Ok, killing an elephant that would have been culled anyways is not murder. Fine. Buit still, Bob parsons paid for the right to be the one that killed th elephant. The elephant would have been shot any ways, it's not like the Africans were unable to shoot it and needed Bob's help. The man paid for the right to kill something. Whatever word you apply, the fact remains that he killed a living thing for pleasure and then boasted of it on the Internet.
Mainly because moving them to an elephant reserve costs a good amount of money (something like $5000 per, if I recall correctly) and it's cheaper to just shoot them. His hunting trip was probably more expensive than that.
to play devils advocate: Elephants are far more endangered than humans. Does something have to propagate the human species to be meaningful, or can non-physical aspirations not be considered meaningful too?
I'd say so. It may not be meaningful in the life accomplishment sense, but I'd imagine that staring death in the face in those moments before the click is probably about as vivid and emotionally intense as life can get. An experience doesn't have to be virtuous or reasonable to be meaningful.
I find this conversation pretty bizarre. Of course climbing Mount Everest is meaningful. It's used ubiquitously as a metaphor for the ultimate in human achievement! Just because it may be selfish or egotistically motivated in some circumstances doesn't mean it isn't a deeply meaningful and symbolic challenge to undertake.
Ironically, the odds on an InTrade bet might have warned him that he was not expected to survive. The crowdsourced research about conditions and the likely physical ability of Mr. Delaney would have exceeded his own and might have led him to delay or reconsider the trip.
From what I've read of his death, it sounds like he was killed by high-altitude cerebral edema. (Swelling caused by altitude-induced blood leakage within the brain) HACE is essentially impossible to predict. Fit, healthy, experienced climbers die every year from HACE, often with almost no warning. It is unfortunately a risk you take when climbing extreme heights like Everest.
I'm unconvinced that this is relevant unless the markets you're talking about have a history of accurately predicting random or chaotic systems like weather :P
A lot of the decision points for whether to go on or turn back have to be made in the short term on the mountain.
It is too dangerous to try and recover bodies. At those altitudes your body is doing everything it can to survive and the margin for error is nearly zero.

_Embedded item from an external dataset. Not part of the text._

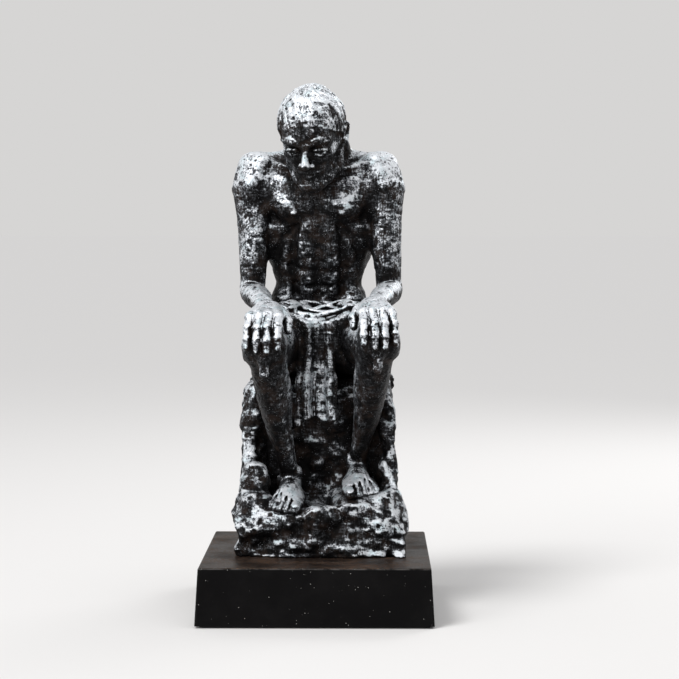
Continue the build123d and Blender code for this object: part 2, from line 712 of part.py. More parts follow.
def make_bolt(centre):
    """A socket-head bolt under a washer, pointing up from inside the plinth; centre is under the washer."""
    head_foot = centre - UP * bolt_head_height
    head = rod(head_foot, UP, bolt_head_radius, bolt_head_height)
    shank = rod(centre, UP, bolt_radius, washer_thickness + plinth_roof + bolt_engagement)
    socket = extrude(RegularPolygon(bolt_socket_radius, 6), bolt_socket_depth)
    return head + shank - Pos(*head_foot) * socket


def make_washer(centre):
    """A flat washer between bolt head and roof."""
    return rod(centre, UP, washer_radius, washer_thickness) - rod(
        centre, UP, bolt_radius + bolt_clearance, washer_thickness
    )


def make_insert(centre):
    """A threaded sleeve moulded into the rock's boss, with two grooves that key it."""
    sleeve = rod(centre, UP, insert_radius, insert_length)
    for share in GROOVE_SHARES:
        foot = centre + UP * (insert_length * share)
        ring = rod(foot, UP, insert_radius + overrun, insert_groove_width)
        sleeve -= ring - rod(foot, UP, insert_radius - insert_groove_depth, insert_groove_width)
    return sleeve - rod(centre, UP, bolt_radius + glue_gap, insert_length)


def make_ballast():
    """The heavy block that stands in the rock on the plinth's top."""
    low = (-ballast_half_width, rock_cavity_front_y + ballast_clearance, plinth_top)
    high = (ballast_half_width, rock_cavity_back_y - ballast_clearance, plinth_top + ballast_height)
    return block(low, high)


def dowel_set(axes, radius, length, gap):
    """Rods centred on each axis, a point and a way, and wider and longer by gap."""
    return [
        rod(centre - unit(way) * (length / 2 + gap), unit(way), radius + gap, length + gap * 2)
        for centre, way in axes
    ]


def dowel_sizes():
    """Each dowel set of the figure: its axes, radius and length."""
    hips = []
    shoulders = []
    feet = []
    for joint in JOINTS.values():
        outwards = Vector(joint["side"], 0, 0)
        hips.append((joint["hip"] - outwards * hip_dowel_inset, outwards + FORWARD * HIP_DOWEL_FORWARD_SHARE))
        shoulders.append((joint["shoulder"] - outwards * shoulder_dowel_inset, outwards))
        feet.append((joint["ankle"] - UP * ankle_height, UP))
    seats = [(Vector(x, hip_y, seat_top), UP) for x in (-seat_pin_half_spacing, seat_pin_half_spacing)]
    return {
        "hip_dowels": (hips, hip_dowel_radius, hip_dowel_length),
        "shoulder_dowels": (shoulders, shoulder_dowel_radius, shoulder_dowel_length),
        "neck_dowel": ([(NECK_BASE, NECK_WAY)], neck_dowel_radius, neck_dowel_length),
        "seat_pins": (seats, seat_pin_radius, seat_pin_length),
        "foot_pins": (feet, foot_pin_radius, foot_pin_length),
    }


def bored(shape, dowels, names):
    """The shape with the holes of these dowel sets, and nothing loose left over."""
    for name in names:
        shape = shape - dowel_set(*dowels[name], glue_gap)
    return one_solid(shape)


def make_rock(dowels, others):
    """The hollow rock, cut to fit the pieces that sit on it, with its inserts' and dowels' holes."""
    rock = make_rock_outside() - others - make_rock_cavity() - locating_rods(glue_gap)
    for centre in bolt_centres(plinth_top - overrun):
        rock -= rod(centre, UP, insert_radius + glue_gap, insert_length + glue_gap + overrun)
    return bored(rock, dowels, ("seat_pins", "foot_pins"))


def make_castings(dowels):
    """The sections of the figure and the rock, each cut to fit the ones before it."""
    torso = make_torso()
    legs = {name: make_leg(joint) - torso for name, joint in JOINTS.items()}
    cloth = make_lap_cloth() - torso - legs["right"] - legs["left"]
    castings = {
        "torso": bored(torso, dowels, ("hip_dowels", "shoulder_dowels", "neck_dowel", "seat_pins")),
        "head": bored(make_head(), dowels, ("neck_dowel",)),
        "lap_cloth": bored(cloth, dowels, ("hip_dowels", "seat_pins")),
        "rock_seat": make_rock(dowels, [torso, legs["right"], legs["left"], cloth]),
    }
    for name, joint in JOINTS.items():
        arm = make_arm(joint) - torso - legs[name] - cloth
        castings[f"{name}_arm"] = bored(arm, dowels, ("shoulder_dowels",))
        castings[f"{name}_leg"] = bored(legs[name], dowels, ("hip_dowels", "seat_pins", "foot_pins"))
    return castings


def save(name, shape):
    """Writes one piece, or a group of alike pieces, as its own file."""
    items = shape if isinstance(shape, list) else [shape]
    solids = [solid for item in items for solid in item.solids()]
    export_step(solids[0] if len(solids) == 1 else Compound(children=solids), f"parts/{name}.step")


def main():
    """Makes and writes every piece."""
    pieces = {
        "felt_pad": make_felt(),
        "base_board": make_board(),
        "board_screws": [make_board_screw(centre) for centre in screw_centres(felt_thickness)],
        "plinth": make_plinth(),
        "fixing_bolts": [make_bolt(centre) for centre in bolt_centres(roof_underside - washer_thickness)],
        "fixing_washers": [make_washer(centre) for centre in bolt_centres(roof_underside - washer_thickness)],
        "threaded_inserts": [make_insert(centre) for centre in bolt_centres(plinth_top)],
        "locating_dowels": locating_rods(0),
        "ballast_block": make_ballast(),
    }
    dowels = dowel_sizes()
    for name, sizes in dowels.items():
        pieces[name] = dowel_set(*sizes, 0)
    pieces.update(make_castings(dowels))
    for name, shape in pieces.items():
        save(name, shape)


main()
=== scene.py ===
"""The looks of a silvered seated figure on a rough rock and a black plinth.

The figure is sculpted as clay in a block of small cells that hold each point's distance from the surface, in
millimetres, and cast piece by piece. Blender's own units are metres.
"""

from __future__ import annotations

import json
import logging
from abc import ABC, abstractmethod
from collections.abc import Iterator
from dataclasses import dataclass, field
from enum import Enum
from itertools import product
from math import cos, pi, radians, sin

import bpy
import numpy as np
import openvdb
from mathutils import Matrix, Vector

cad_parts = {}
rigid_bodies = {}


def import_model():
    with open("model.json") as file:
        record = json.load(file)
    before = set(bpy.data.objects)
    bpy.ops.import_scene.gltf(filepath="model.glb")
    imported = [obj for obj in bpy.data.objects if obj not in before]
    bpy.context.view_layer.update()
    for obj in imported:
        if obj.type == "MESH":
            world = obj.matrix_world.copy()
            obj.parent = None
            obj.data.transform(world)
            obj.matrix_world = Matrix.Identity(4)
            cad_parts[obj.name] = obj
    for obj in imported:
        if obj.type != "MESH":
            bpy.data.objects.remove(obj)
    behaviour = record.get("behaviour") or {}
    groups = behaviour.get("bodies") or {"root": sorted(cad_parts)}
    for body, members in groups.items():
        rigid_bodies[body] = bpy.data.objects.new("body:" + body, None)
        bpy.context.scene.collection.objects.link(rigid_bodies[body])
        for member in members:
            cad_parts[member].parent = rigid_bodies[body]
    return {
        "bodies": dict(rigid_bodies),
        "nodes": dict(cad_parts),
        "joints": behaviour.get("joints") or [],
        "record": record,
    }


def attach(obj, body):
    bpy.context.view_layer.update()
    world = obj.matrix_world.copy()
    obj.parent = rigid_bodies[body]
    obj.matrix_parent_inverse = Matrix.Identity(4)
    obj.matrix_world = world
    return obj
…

I don't think anyone here is taking delight in his judgement, where did you read that? It seems like many posters here can't comprehend why a human being would play Russian roulette knowing that they have two children and one in the womb.
I can't judge. Everyone dies, but not many die awesome. The sad fact is that even though he died tragically young, he still probably provided far more both in money and example for his kids than I will be able to manage with a lifetime of cautious mediocrity.
I think the drive in people who push boundaries between what is safe and what is dangerous is beneficial to overall human survival. It puts us more in control of the surrounding natural environments.
We all take survival risks. I wouldn't climb Everest but I do ride a motorcycle and scuba dive. Both hobbies do add survival risks for only enjoying life more.
> And really? 5 downvotes for saying that the link does't work? This community has really declined.
Downvotes for an error message posted with no context[1] on the other hand, are entirely appropriate.
[1] The error appears to have been fixed, so reading the article provides no context - I didn't even realize that that was where it had appeared until reading brk's comment.
Overall death rate for Everest climbers is pretty close to 3% - pretty high (although its been falling).